Upaya peningkatan kualitas produk tersebut salah satunya dilakukan dengan diluncurkannya program digitalisasi dan sertifikasi dalam pelayanan dan sertifikat elektronik.
"Sehingga nanti ke depan dengan digital, warkah-warkah digital ini tidak mudah dipalsukan, tidak akan bisa diambil. Demikian juga dengan sertifikat, sertifikat itu yang utamanya ada di dalam data komputer," tuturnya.
Dalam kesempatan yang sama, Kapolda Metro Jaya Irjen Fadil Imran mengatakan pihaknya akan meningkatkan kerja sama dengan Kementerian ATR/BPN dan Kejaksaan Agung RI untuk memberantas mafia tanah.
"Ke depan untuk mengoptimalkan kerja Satgas Mafia Tanah kami dan BPN sepakat untuk libatkan tim dari Kejaksaan Agung RI untuk bisa menyamakan persepsi tentang perbuatan melawan hukum yang dilakukan mafia tanah, karena ada karakteristik yang berbeda di dalam kejahatan mafia tanah ini," ujar Fadil.

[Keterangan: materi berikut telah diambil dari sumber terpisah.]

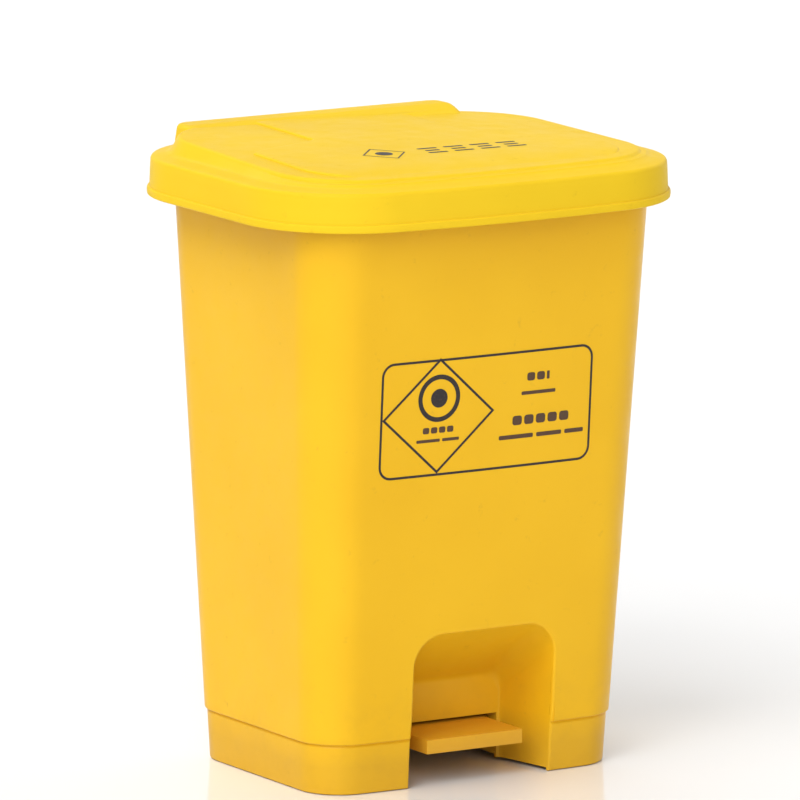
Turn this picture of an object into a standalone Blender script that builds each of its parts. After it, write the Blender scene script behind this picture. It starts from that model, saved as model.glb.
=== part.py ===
"""Pedal-operated biohazard waste bin, in metres, +Z up, front towards -Y, standing on z = 0.

A tapered plastic outer body holds a removable liner bucket. Pressing the pedal in the front
recess rocks the pedal lever on its axle, the lever lifts the push rod that runs up a groove in
the rear wall, and the rod's hooked end lifts the lid about two hinge pins under its rear edge.
"""

import math

import bmesh
import bpy
from mathutils import Matrix, Vector

MM = 0.001

# Outer body: a rounded rectangle whose walls lean outwards towards the top.
STEP_Z = 34.4 * MM  # the plinth's top, where the body steps in
STEP_HALF_WIDTH = 120.0 * MM
STEP_FRONT = 86.7 * MM
STEP_BACK = 90.4 * MM
SIDE_TAPER = 0.0443
FRONT_TAPER = 0.0635
BACK_TAPER = 0.0477
CORNER_RADIUS = 31.6 * MM
CORNER_GROWTH = 0.0127
FRONT_CROWN = 2.2 * MM
WALL = 2.6 * MM
PLINTH_INSET = 5.7 * MM
FLOOR_Z = 50.0 * MM
RIM_Z = 409.6 * MM
LEDGE_Z = 392.0 * MM  # the shelf inside the rim that the liner hangs on
RIM_FLARE = 8.0 * MM
RIM_CORNER_RADIUS = 58.0 * MM

# Recess in the front for the foot, and the two cheeks that carry the pedal axle.
RECESS_HALF_WIDTH = 55.0 * MM
RECESS_TOP_Z = 104.0 * MM
RECESS_DEPTH = 50.0 * MM
RECESS_ARCH_RADIUS = 22.0 * MM
RECESS_PANEL_TOP_Z = 62.0 * MM
RECESS_PANEL_BOTTOM_Z = 33.0 * MM
CHEEK_HALF_GAP = 47.5 * MM
CHEEK_WALL = 4.0 * MM
CHEEK_BACK_Y = 2.0 * MM

# Lid.
LID_HALF_WIDTH = 160.0 * MM
LID_HALF_DEPTH = 134.0 * MM
LID_CORNER_RADIUS = 79.0 * MM
LID_FRONT_CROWN = 4.0 * MM
SKIRT_BOTTOM_Z = 386.0 * MM
BEAD_TOP_Z = 391.6 * MM
BEAD_PROUD = 1.7 * MM
LID_LEDGE_Z = 412.4 * MM
LEDGE_INSET = 15.5 * MM  # from the skirt's bead to the foot of the raised panel
PANEL_INSET = 23.0 * MM
PANEL_EDGE_Z = 420.4 * MM
PANEL_TOP_Z = 421.2 * MM
PANEL_SLOPE = 0.022  # the panel rises towards the hinge
HUMP_TOP_Z = 426.5 * MM
HUMP_CREST_HALF_WIDTH = 104.0 * MM
HUMP_FOOT_HALF_WIDTH = 110.0 * MM
HUMP_FRONT_Y = 98.0 * MM
HUMP_BACK_Y = 130.5 * MM
LID_WALL = 2.4 * MM

# Hinge: two clevises on the body, a knuckle on the lid in each.
HINGE_Y = 124.0 * MM
HINGE_Z = 398.0 * MM
HINGE_X = 72.0 * MM
HINGE_PIN_RADIUS = 2.2 * MM
EAR_RADIUS = 5.2 * MM
EAR_THICKNESS = 5.0 * MM
KNUCKLE_RADIUS = 4.9 * MM
KNUCKLE_WIDTH = 8.6 * MM

# Push rod: it slides along its own axis, which leans back, and hooks into a lug on the lid.
ROD_RADIUS = 2.4 * MM
ROD_LEAN = 0.08  # metres of Y for each metre of Z
ROD_X = -4.0 * MM
ROD_TOP_Y = 108.1 * MM
ROD_TOP_Z = 386.9 * MM
ROD_BOTTOM_Z = 10.0 * MM
HOOK_END_X = 11.5 * MM
HOOK_BEND = 3.5 * MM
LUG_X = 4.5 * MM
LUG_THICKNESS = 6.0 * MM
LUG_ANGLE = math.radians(216.4)  # from +Y, round towards +Z
LUG_SLOT_NEAR = 14.7 * MM  # the slot's two ends, measured from the hinge pin
LUG_SLOT_FAR = 19.6 * MM
SLOT_HALF_WIDTH = 3.3 * MM
LUG_RIM = 2.9 * MM
CAP_RADIUS = 5.0 * MM
CAP_THICKNESS = 2.2 * MM
GROOVE_HALF_WIDTH = 20.0 * MM
GROOVE_DEPTH = 11.4 * MM  # from the rod's axis to the groove's floor
GROOVE_BEVEL = 1.5 * MM
GUIDE_HEIGHTS = {"upper": 318.0 * MM, "lower": 130.0 * MM}
GUIDE_HALF_HEIGHT = 7.0 * MM
GUIDE_PLAY = 0.5 * MM
GUIDE_SCREW_X = 9.6 * MM
SCREW_RADIUS = 1.5 * MM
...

Untuk diketahui, Polda Metro Jaya menangkap 15 tersangka, termasuk Fredy Kusnadi, terkait kasus mafia tanah yang menjarah rumah ibu Dino Patti Djalal. Direktur Reserse Kriminal Umum Polda Metro Jaya Kombes Tubagus Ade Hidayat mengatakan para pelaku menghadirkan figur palsu yang berperan seolah-olah sebagai pemilik sah atas tanah atau bangunan. Figur palsu itu dilengkapi pula dengan identitas palsu.
Hal ini juga yang dilakukan oleh tersangka Fredy Kusnadi. Dia diketahui membayar Rp 10 juta kepada tersangka Aryani untuk memerankan figur sebagai Yusmisnawati yang diketahui sebagai keluarga ibu Dino Patti Djalal.
Menurut Tubagus, figur-figur palsu ini yang berperan seolah-olah keluarga Dino Patti Djalal melakukan transaksi perpindahan hak milik bangunan di PPAT. Padahal selama proses tersebut berlangsung korban tidak mengetahui proses itu sama sekali.
"Yang dimaksud dengan figur adalah dilahirkan seseorang yang menyerupai korban, dibuat sedemikian menyerupai korban dilengkapi dengan dokumen KTP palsu kemudian melakukan transaksi di pejabat pembuat akte tanah. Terjadilah pemindahan hak. Padahal yang punyanya tidak tahu karena seolah-olah saja," papar Tubagus.
Lima belas tersangka itu memiliki peran masing-masing mulai dari aktor intelektual, yang menyiapkan sarana-prasarana, menyiapkan figur, hingga berperan sebagai notaris dan PPAT.